An Australian Working Holiday Visa (WHV) can be a great experience for those who want to travel Australia or maybe even work on an Australian farm.

Every year, thousands of university graduates and young people choose to go backpacking. Exploring the hidden corners of another country with new international friends is certainly exciting. And you can do just that in Australia with a Working Holiday Visa (WHV).

This short post is for anyone considering applying for a WHV with all the crucial details you need to know.

How to Get an Australian WHV?
WHVs are available for people from select countries. In fact, there are two different WHVs for different nationalities. There are some criteria that applicants must tick off to be granted their WHV visa:

• You need to have a passport from one of the specified countries
• You need to be between 18 and 30 years old. Canadians, Irish and French nationals can be up to 35 years old
• You must not apply with dependants
• You should have savings to cover your initial cost of living before finding work (note that hostels are usually more expensive in Australia than in Europe)
• You must not have already had a WHV (exceptions discussed in the section below)

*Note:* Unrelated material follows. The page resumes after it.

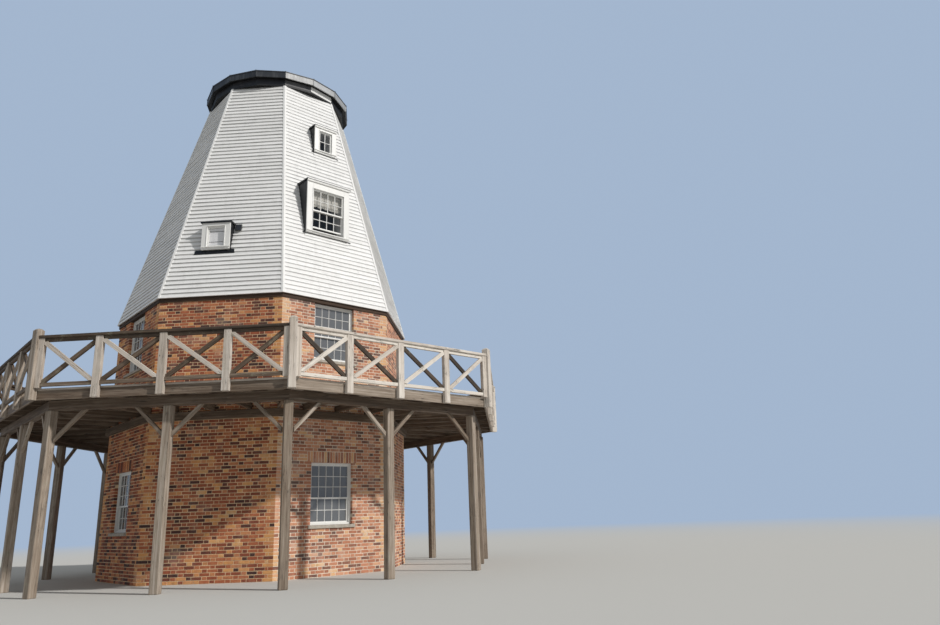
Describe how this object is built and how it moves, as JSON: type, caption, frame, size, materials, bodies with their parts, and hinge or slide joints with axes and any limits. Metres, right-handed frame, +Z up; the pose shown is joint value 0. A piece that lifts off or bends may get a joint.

The visa enables successful applicants to come and live in Australia for 12 months. When inside Australia, the individual can work for any employer for up to six months and can study for up to four months. The cost of the visa is currently under AU$500/£275.

What Is the 88 Day Rule?
There is a way that the WHV (subclass 417) can lead to another 12-month WHV visa – and even another one after that. If the backpacker decides to work in a remote postcode (usually picking fruit or working as a farmhand) for three months, they can apply for a second WHV visa. This is an initiative to help out Australian farmers.

This period is known as the 88-day rule because 88 days are the least number of days in any possible three-month period. 88 days on a farm can be tough work, but if you work for the same employer for the full three months, and they give you weekends off, those weekends can also count towards your 88 days.

If on the second WHV (subclass 417) the backpacker completes six months of regional work, they are then allowed to apply for a third year in Australia. The fee for each of these visas remains the same.

Should You Do Farm Work?
Most backpackers will do their farm work early if they already intend to stay in Australia for longer than 12 months. Beware, farm work can be especially tough due to the heat in these remote locations. Get your suncream and hat at the ready!

Payment for farmhands has also been scrutinised in the press because many backpackers receive payment based on the weight of fruit picked rather than an hourly wage. It is important to have good fitness to earn a modest income. Nevertheless, working on a farm can be a wonderful experience for those wanting to get in touch with nature.

If you know you do not want to stay in Australia beyond a year, you may choose to combine travel with other jobs available such as working in bars, cinemas or even working for charities.